Pemerintah Indonesia selama dua tahun terakhir terus berupaya menindak tegas pelaku illegal fishing. Di bawah komando Menteri Kelautan dan Perikanan Susi Pudjiastuti, kinerja Kementerian Kelautan dan Perikanan (KKP) pun menjadi sorotan dunia.
Pada acara Our Ocean Conference 2016 di Washington DC, Kamis pagi (15/9/2016) waktu setempat, Susi memaparkan pentingnya sinergi antarnegara dalam memberantas illegal fishing. Ia berbicara di forum tersebut sebagai panelis dengan mengangkat tema *The Safe Ocean Network and Detection, Enforcement and Prosecution of Illegal Fishing"
Dalam kesempatan tersebut, Susi juga bercerita kisahnya saat pertama menjabat sebagai menteri, yakni dengan menegakkan hukum yang konsisten termasuk penenggelaman kapal. “Indonesia terus, dan tanpa henti melawan illegal fishing. Tak lama setelah saya dilantik sebagai menteri, saya memberlakukan moratorium nasional terkait lisensi pencarian ikan untuk kapal-kapal yang dibuat di luar Indonesia," ungkap Susi dalam pidatonya pada forum panel Our Ocean Conference 2016 di Departement of State AS, Washington DC, Kamis (15/9/2016).
Susi juga menceritakan awal kebijakannya saat pertama menjadi menteri hingga terbentuknya Satgas 115. “Kami mendirikan gugus tugas Presiden untuk memerangi penangkapan ikan, berfungsi sebagai sistem penegakan satu-atap, yang terdiri dari Angkatan Laut (TNI), Kepolisian, Kementerian Kelautan dan Perikanan, Bakamla dan Jaksa Agung dalam satu kantor”, lanjutnya.
Dalam paparannya itu, Susi juga mengungkapkan adanya pelanggaran operasional, mulai dari pemalsuan ijin dokumen kapal hingga mempekerjakan tenaga asing secara ilegal.
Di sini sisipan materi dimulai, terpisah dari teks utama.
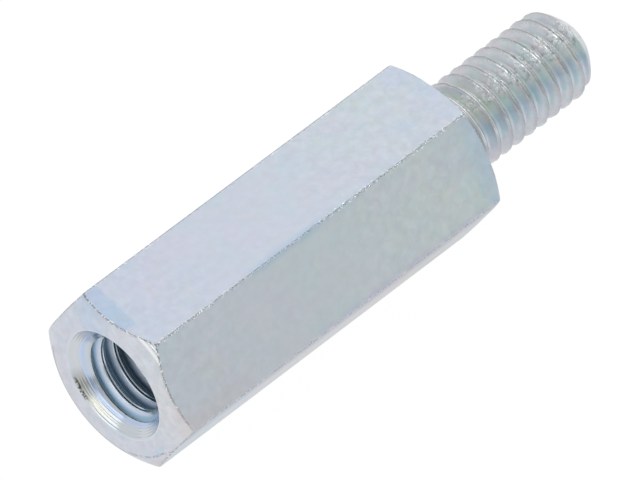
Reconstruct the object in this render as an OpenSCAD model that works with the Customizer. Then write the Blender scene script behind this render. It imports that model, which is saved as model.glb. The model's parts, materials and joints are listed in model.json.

Tidak hanya sebatas pada pidana berkaitan dengan pencurian ikan, namun juga hingga pelanggaran terhadap Hak Asasi Manusia (HAM).
Setelah dilakukan penelusuran lebih jauh, kata Susi, ditemukan fakta bahwa pelaku kejahatan pencurian ikan ini dilakukan di lintas batas negara. Pelakunya, juga melibatkan organisasi yang terstruktur. “Ini harus menjadi perhatian kita, bahwa aktivitas illegal fishing ini terkait dengan kejahatan transnasional yang terorganisir dan kejahatan lainnya di luar sektor perikanan," pungkasnya.
Selama ini, pemerintah Indonesia memang dikenal dengan ketegasannya menindak para pencuri ikan, dengan penerapan hukuman yang konsisten yakni penenggelaman kapal. Susi menyadari bahwa illegal fishing juga termasuk kejahatan transnasional. “Indonesia mengakui, dari berbagai penyelidikan bahwa ada banyak pelanggaran dan kejahatan yang dilakukan sepanjang rantai usaha perikanan. Dan karena banyak yuridiksi terlibat, kami memahami bahwa kegiatan penangkapan ikan kejahatan terorganisir transaksional perikanan” tutupnya.
Konferensi bertaraf internasional ini digelar dari 15 sampai 16 September 2016 di kantor Departement of State Amerika Serikat, Washington DC. Turut hadir dalam satu diskusi panel dengan Susi, Menteri Kelautan Ghana Sherry Ayittey dan Ian Urbini dari New York Times. Laksmana Madya Timothy Gallaudet dari Angkatan Laut AS bertindak sebagai moderator.
Konferensi ini dihadiri oleh lebih dari 30 Menteri Luar Negeri dan Menteri Kelautan berbagai negara maritim, serta 350 pakar dan praktisi bidang kemaritiman. Ini merupakan kali ketiga Our Ocean Conference digelar.
Pada 2015 lalu, Chili bertindak sebagai tuan rumah dan menghasilkan sejumlah poin rumusan strategis mengenai pentingnya kerja sama antarnegara dalam melawan kejahatan perikanan dan tindakan tak bertanggung jawab yang merusak ekosistem lautan. Pada hari kedua konferensi, 16 September 2016, Susi akan memberikan pledge statement (pernyataan komitmen), salah satunya adalah mengenai komitmen menjadi tuan rumah Our Ocean Conference 2018 dan kesediaan untuk menjadi bagian dari Safe Ocean Network.